2. find conditions(if any) on n that are required in order that:
i. x + a is a factor of x^n - a^n
ii. x + a is a factor of x^n - a^n

this is probably a big ask but I really really want to understand the theory behind this so I really need to get this properly explained!

2. Originally Posted by delicate_tears
There are two parts for this question.

1. show that, for any constant a and any natural number n, x - a is a factor of x^n - a^n.
Consider:

$x^{n-1}+x^{n-2}a+ \ ... \ +a^{n-2}x+a^{n-1}$

Multiply this by $x$ to get:

$x^{n}+x^{n-1}a+ \ ... \ +a^{n-2}x^2+a^{n-1}x$

Now instead multiply it by $a$:

$x^{n-1}a+x^{n-2}a^2+ \ ... \ +a^{n-1}x+a^{n}$

Now if we subtract these last two expressions all but the first term of the first and the last term of the second cancell out, so:

$(x-a)(x^{n-1}+x^{n-2}a+ \ ... \ +a^{n-2}x+a^{n-1})=x^n-a^n$.

Which proves that $x-a$ is a factor of $x^n-a^n$

(Please clarrify question 2 as the two parts are the same at present).

RonL

3. Originally Posted by delicate_tears
There are two parts for this question.

1. show that, for any constant a and any natural number n, x - a is a factor of x^n - a^n.
2. find conditions(if any) on n that are required in order that:
i. x + a is a factor of x^n - a^n
ii. x + a is a factor of x^n - a^n Mr F queries: Do you mean x^n + a^n?

this is probably a big ask but I really really want to understand the theory behind this so I really need to get this properly explained!

Alternatively to the good Captain:

1. Let p(x) = x^n - a^n.

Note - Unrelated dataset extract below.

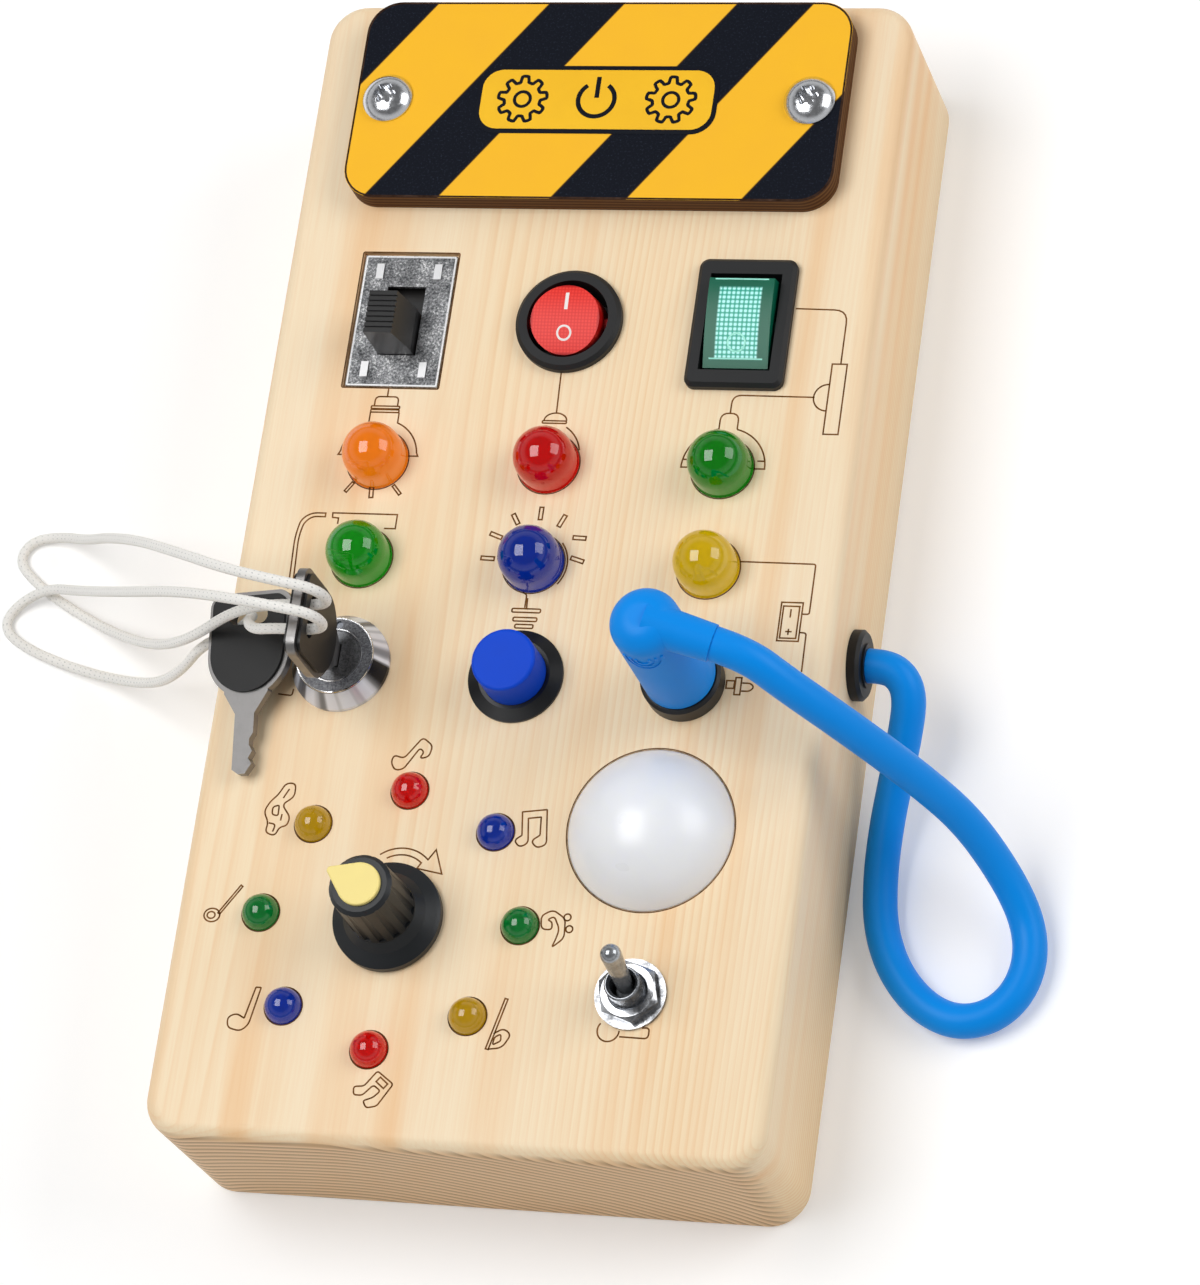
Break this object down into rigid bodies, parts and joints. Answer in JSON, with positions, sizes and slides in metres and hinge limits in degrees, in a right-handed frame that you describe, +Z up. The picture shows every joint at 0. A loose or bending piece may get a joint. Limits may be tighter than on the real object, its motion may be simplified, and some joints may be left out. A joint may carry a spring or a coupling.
{
  "type": "busy board",
  "caption": "Wooden activity board with rocker, slide, toggle, key, push and rotary switches, coloured lamps, a striped plate and a plug on a looped lead.",
  "frame": {"origin": "centre of the flat back face, on the surface the board lies on", "axes": "+X across the board to the side the lead leaves, +Y along it towards the striped plate, +Z up out of the face"},
  "size_m": [0.2354, 0.25, 0.0775],
  "materials": {
    "pine": "sanded, waxed",
    "plywood": "raw plywood",
    "painted_plywood": "satin paint, laser-cut edge",
    "zinc_steel": "zinc-plated",
    "spring_steel": "bright drawn",
    "black_plastic": "moulded, fine spark texture",
    "cell_wrap": "printed shrink sleeve, plain",
    "lens_orange": "clear tinted lens",
    "lens_red": "clear tinted lens",
    "lens_green": "clear tinted lens",
    "lens_blue": "clear tinted lens",
    "lens_yellow": "clear tinted lens",
    "plated_sheet": "nickel-plated sheet",
    "red_plastic": "translucent moulding",
    "green_plastic": "translucent moulding",
    "chromed_zinc": "chromed die casting",
    "lock_metal": "machined zinc",
    "key_metal": "nickel-plated",
    "key_plastic": "moulded",
    "blue_plastic": "moulded",
    "plug_metal": "nickel-plated turned",
    "blue_rubber": "soft moulding",
    "black_rubber": "soft moulding",
    "white_cord": "braided",
    "milky_plastic": "milky moulding",
    "circuit_board": "solder mask",
    "switch_metal": "nickel-plated turned",
    "switch_plastic": "moulded",
    "shaft_metal": "turned",
    "knob_plastic": "moulded",
    "pointer_plastic": "moulded"
  },
  "bodies": {
    "board": {"block": "pine", "back_cover": "plywood", "sign_plate": "painted_plywood", "back_screws": "zinc_steel", "sign_screws": "zinc_steel", "lock_nut": "zinc_steel", "jack_nut": "zinc_steel", "rotary_nut": "zinc_steel", "toggle_nut": "zinc_steel", "toggle_washer": "zinc_steel", "battery_contacts": "zinc_steel", "lamp_leads": "zinc_steel", "switch_terminals": "zinc_steel", "button_spring": "spring_steel", "battery_box": "black_plastic", "battery_door": "black_plastic", "slide_switch_body": "black_plastic", "round_switch_body": "black_plastic", "green_switch_body": "black_plastic", "button_body": "black_plastic", "button_nut": "black_plastic", "jack_socket": "black_plastic", "toggle_body": "black_plastic", "lock_contact_block": "black_plastic", "battery_cells": "cell_wrap", "lamp_orange": "lens_orange", "lamp_red": "lens_red", "ring_lamps_red": "lens_red", "lamp_green_right": "lens_green", "lamp_green_left": "lens_green", "ring_lamps_green": "lens_green", "lamp_blue": "lens_blue", "ring_lamps_blue": "lens_blue", "lamp_yellow": "lens_yellow", "ring_lamps_yellow": "lens_yellow", "slide_switch_plate": "plated_sheet", "lock_barrel": "chromed_zinc", "blue_cable": "blue_rubber", "cable_grommet": "black_rubber", "light_dome": "milky_plastic", "light_board": "circuit_board", "toggle_bushing": "switch_metal", "rotary_switch_body": "switch_plastic"},
    "slider": {"slide_knob": "black_plastic"},
    "red_rocker": {"round_rocker": "red_plastic"},
    "oblong_rocker": {"green_rocker": "green_plastic"},
    "plug_of_lock": {"lock_plug": "lock_metal"},
    "key": {"key_steel": "key_metal", "key_grip": "key_plastic"},
    "key_fob": {"spare_key_steel": "key_metal", "spare_key_grip": "key_plastic", "key_cord_upper": "white_cord", "key_cord_lower": "white_cord"},
    "button": {"button_cap": "blue_plastic"},
    "jack_plug": {"plug_pin": "plug_metal", "plug_boot": "blue_rubber"},
    "toggle": {"toggle_lever": "switch_metal"},
    "knob": {"knob_body": "knob_plastic", "knob_pointer": "pointer_plastic", "rotary_shaft": "shaft_metal"}
  },
  "joints": [
    {"name": "slider_travel", "type": "slide", "parent": "board", "child": "slider", "axis": [0, 1, 0], "range_m": [0, 0.0058]},
    {"name": "red_rocker_tilt", "type": "hinge", "parent": "board", "child": "red_rocker", "pos_m": [0, 0.0514, 0.0394], "axis": [1, 0, 0], "range_deg": [-22, 0]},
    {"name": "oblong_rocker_tilt", "type": "hinge", "parent": "board", "child": "oblong_rocker", "pos_m": [0.0365, 0.0514, 0.0394], "axis": [1, 0, 0], "range_deg": [-22, 0]},
    {"name": "lock_turn", "type": "hinge", "parent": "board", "child": "plug_of_lock", "pos_m": [-0.037, -0.025, 0.04], "axis": [0, 0, 1], "range_deg": [-90, 0], "deforming": ["key_cord_upper", "key_cord_lower"]},
    {"name": "key_insert", "type": "slide", "parent": "plug_of_lock", "child": "key", "axis": [0, 0, 1], "range_m": [0, 0.0135], "deforming": ["key_cord_upper", "key_cord_lower"]},
    {"name": "fob_turn", "type": "hinge", "parent": "key", "child": "key_fob", "pos_m": [-0.037, -0.025, 0.0656], "axis": [0, 0, 1], "range_deg": [0, 90], "deforming": ["key_cord_upper", "key_cord_lower"]},
    {"name": "button_press", "type": "slide", "parent": "board", "child": "button", "axis": [0, 0, -1], "range_m": [0, 0.003], "stiffness_N_per_m": 300, "springref_m": -0.003, "deforming": ["button_spring"]},
    {"name": "plug_insert", "type": "slide", "parent": "board", "child": "jack_plug", "axis": [0, 0, 1], "range_m": [0, 0.0295], "deforming": ["blue_cable"]},
    {"name": "toggle_tilt", "type": "hinge", "parent": "board", "child": "toggle", "pos_m": [0.0331, -0.0913, 0.0422], "axis": [1, 0, 0], "range_deg": [0, 20]},
    {"name": "knob_turn", "type": "hinge", "parent": "board", "child": "knob", "pos_m": [-0.0184, -0.0783, 0.05], "axis": [0, 0, 1], "range_deg": [-300, 0]}
  ],
  "couplings": [
    {"joint": "fob_turn", "follows": "lock_turn", "ratio": -1}
  ]
}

Note that p(a) = 0. By the factor theorem it follows that x - a is a factor.

2. i. x + a will only be a factor if p(-a) = 0 .....

4. Originally Posted by mr fantastic
Alternatively to the good Captain:

1. Let p(x) = x^n - a^n. Note that p(a) = 0. By the factor theorem it follows that x - a is a factor.

2. i. x + a will only be a factor if p(-a) = 0 .....
I must say that I assumed that the student had not yet done the factor theorem (since otherwise this all seems a bit too easy) - but then what do I know?

Also the second part of the question becomes quite interesting without the factor theorem.

RonL

5. Originally Posted by CaptainBlack
I must say that I assumed that the student had not yet done the factor theorem (since otherwise this all seems a bit too easy) - but then what do I know?

[snip]
Well, you know what they say .... Never underestimate how difficult something easy can be.

Originally Posted by CaptainBlack
[snip]

Also the second part of the question becomes quite interesting without the factor theorem.

RonL
Agreed.